From 1968: the Year That Rocked the World by Mark Kurlansky
Kurlansky discusses a total of sixteen popular uprisings – in addition to those in the US, France, and Czechoslovakia – that occurred in 1968. I list four more that have clearly altered the course of world events. As I recall, the way the mainstream media reported them minimized the threat they posed to established authority. Perhaps this is why many progressives tend to underestimate their significance.
Mexico
- Tlaleloco Massacre in lead-up to 1968 Olympics (September)

According to Kurlansky, the Tlaleloco Massacre, like the Soviet invasion of Czechoslovakia, was the beginning of the end for Mexico’s corrupt and totalitarian PRI party, which ruled continuously between 1929 and 2000. Mexico’s 1968 student movement was extremely fractured until it unified in response to systematic and brutal police and army repression. Mexican President Gustavo Diaz Ordaz, who was intensely paranoid about the increasing politicization of the Olympics (by black athletics protesting efforts to reinstate South Africa’s apartheid team), especially in light of the massive street protests that occurred a month earlier at the Chicago Democratic Convention.
The London Guardian reported 325 “official” dead in the massacre, though thousands more were imprisoned or simply “disappeared.” This triggered more than a decade of well-organized protests by family members demanding to know the whereabouts of their loved ones.
Spain
- Public emergence of the underground Basque separatist movement (ETA), with the adoption of a strategy of violent resistance to violent repression by Spanish police.

Palestine
- Adoption of strategy of violence by Fatah and the Palestinian Liberation Army (under Yassir Arafat)

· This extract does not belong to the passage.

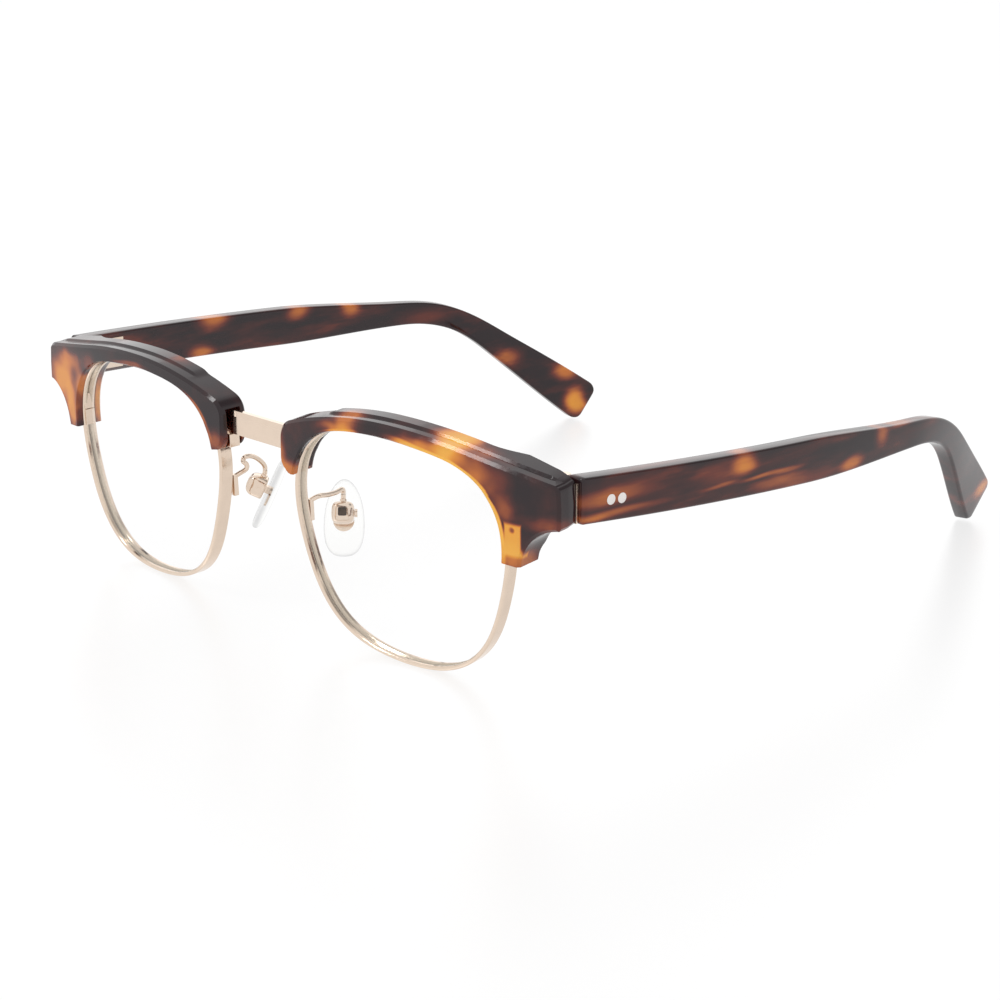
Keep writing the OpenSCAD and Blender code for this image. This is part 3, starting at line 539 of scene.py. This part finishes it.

In response to Israel’s territorial gains in the 1967 war (the Golan Heights from Syria, the West Bank from Jordan, Gaza Strip from Egypt and East Jerusalem from Jordan), Fatah and the Palestinian Liberation Organization, under Yassir Arafat, became the dominant force in Palestinian politics. Previously Palestinian/Israeli policy was controlled by pro-Baathist Arab nationalists in the Arab countries bordering Israel. Fatah and the PLO openly advocated a strategy of violence and the training thousands of Palestinian refugees in Syria, Lebanon, and Jordan as guerrillas.
Nigeria
- Brutal siege by Nigerian army (with British assistance) of Biafra independence movement in oil-rich Niger delta.

Biafra was spun by the US media as yet another African famine, with all the images they showed is of starving Biafran children with their swollen Kwashiorkor bellies. The real story was that Nigerian forces (with British assistance) were brutally suppressing the Biafran separatist movement in the oil-rich Niger Delta. Besides shooting more than fifty thousand of them, the Nigerian army was deliberately starving them to death.
The US response was to turn it over to private relief agencies to airlift supplies. Lyndon Johnson and the UN turned a deaf ear to an urgent plea for military support for aid aircraft that were being shot down by the Nigerian army. He said we couldn’t interfere in the internal affairs of an African country (only an Asian country like Vietnam).